#991 Strip special strings before passing text to spellchecker script


Right now, the spellchecker is producing too many false positives to be useful for UI translations. This is mainly because OT doesn't strip any special strings before passing the words to the tokenizer/spellchecker. Without this stripping we end up with thousands of errors like 'nSomething' (because the text contains 'Something\nSomething'), or 'some' 'thing' (because there is 'Some&thing') etc. etc.

What I mean by special strings is:
- any user specified tags (Options - Tag validation - custom tags re)
- escape sequences, ie. \n, \r, \t etc.
- mnemonic chars - ie. &, _, ~ etc. used to specify access keys


  • cienislaw

    cienislaw - 2014-05-07

    Custom tags are covered:

         * Breaks a string into word-only tokens. Numbers, tags, and other non-word
         * tokens are NOT included in the result. Stemming must NOT be used.
         * This method used to tokenize string to check spelling and to switch case.
         * There is no sense to cache results.
        Token[] tokenizeWordsForSpelling(String str);

    As for other suggestions there is no problem to remove those characters and escape sequences. Can you provide complete list of mnemonic chars you want to be removed?

  • khagaroth

    khagaroth - 2014-05-07

    &, _ and ~ should cover 99% of all cases. I have also seen combinations of _& or ~&, but those are rare.

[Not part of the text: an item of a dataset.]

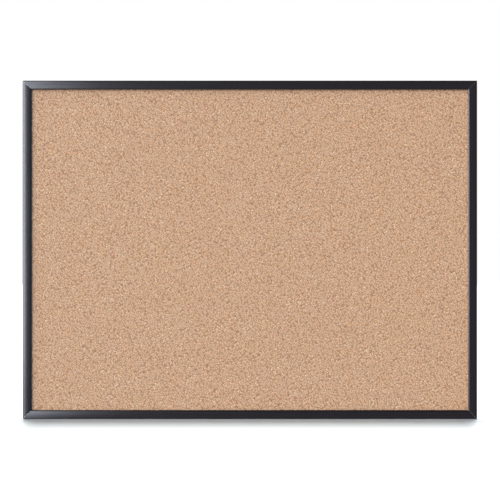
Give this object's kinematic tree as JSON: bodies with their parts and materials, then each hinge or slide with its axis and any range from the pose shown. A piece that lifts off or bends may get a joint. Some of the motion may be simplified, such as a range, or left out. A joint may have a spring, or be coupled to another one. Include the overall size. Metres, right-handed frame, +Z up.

    As for the custom tags. Despite the quoted comment, they seem to be still included in the spellcheck as I have set \n as custom tag (and it's correctly highlighted and not editable, so it is detected as a tag) and it still ends up being spellchecked as part of the next word. Ie \nSomething is spellchecked as nSomething.

  • cienislaw

    cienislaw - 2014-05-07

    hmmm strange, will have to look into closer as it works very well for editor spell errors marking.

    your requests are implemented in /trunk.

  • Didier Briel

    Didier Briel - 2014-05-08

    your requests are implemented in /trunk.

    Are you sure there isn't some sort of confusion here? I see changes in spellcheck.groovy, but I don't see any change in OmegaT internal spell checking, when I would be most interested in seeing at least '&' ignored (for instance, when translating OmegaT). For \n, etc., that's less important, because I usually use segmentation rules.

    I don't see khagaroth having talked about the spell checking script.


  • khagaroth

    khagaroth - 2014-05-08

    Actually I did mean the spellchecking script mostly, but the inline spellchecking is important as well.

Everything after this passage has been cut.